Ruang Opini
KITA PERLU RENSTRA
PENGEMBANGAN KEBUDAYAAN MELAYU JAMBI
Oleh Maizar Karim Elha*)
Ketika mengikuti Rapat Koordinasi Penelitian dan Pengembangan Daerah (Rakorlitbangda), 22 Desember 2008, saya terkesima mendengar paparan Dr. Heriyandi Roni, M.Si (Bapedda Provinsi Jambi) bahwa untuk periode 2010—2015 Pemprov Jambi dalam RPJM (Rencana Pembangunan Jangka Mendengah)-nya tidak memprioritaskan pengembangan kebudayaan. Lebih terkesima lagi saya, ketika dia menyatakan bahwa pengembangan kebudayaan adalah tanggung jawab pemerintah kota dan/atau pemerintah kabupaten. Pemprov hanya memprioritaskan empat bidang, yaitu: bidang pendidikan atau SDM, bidang pertanian, bidang kesehatan dan lingkungan, dan bidang koperasi dan UKM.

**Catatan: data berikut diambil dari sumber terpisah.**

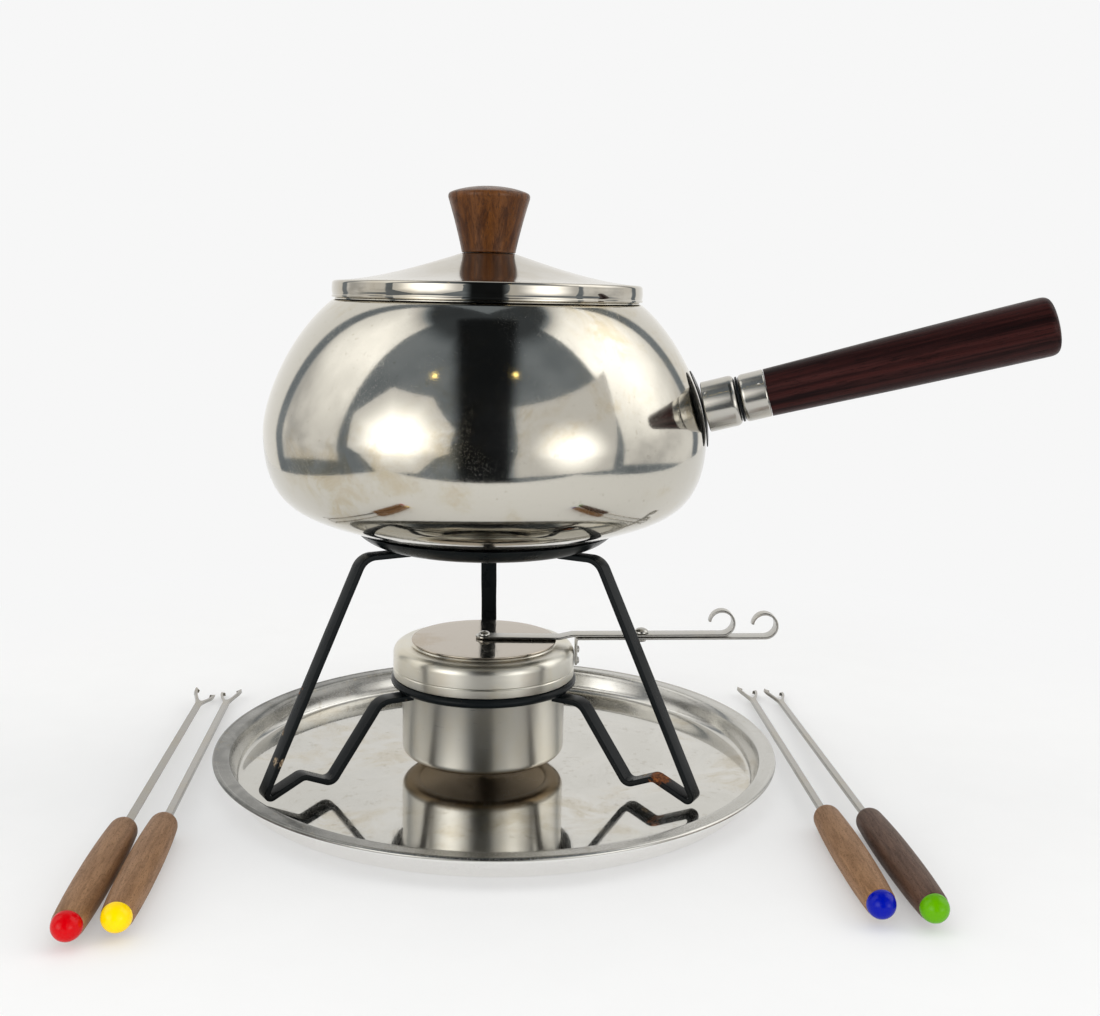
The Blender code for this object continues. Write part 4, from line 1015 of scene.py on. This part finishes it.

Empat pembicara (dari Bappeda Prov. Jambi) yang menguraikan permasalahan dan prioritas empat bidang yang diprioritaskan untuk RPJM di atas, tak ’sekali’ pun kosa kata ”kebudayaan” yang terlontar. Terkesan filosofi RPJM Pemprov tahun 2010—2015 adalah materialisme dan pragmatisme, jauh dari filosofi Pancasila, apalagi filosofi idealisme.
Hal ihwal ini sangat mencemaskan saya. Prioritas bidang pendidikan atau SDM, mungkin sudah mencakup pembinaan kebudayaan, tetapi bukan berarti atau bermakna pengembangan kebudayaan. Pembinaan kebudayaan terfokus pada manusianya, sedangkan pengembangan kebudayaan berkaitan dengan karya-karya budaya, baik budaya material maupun budaya spiritual.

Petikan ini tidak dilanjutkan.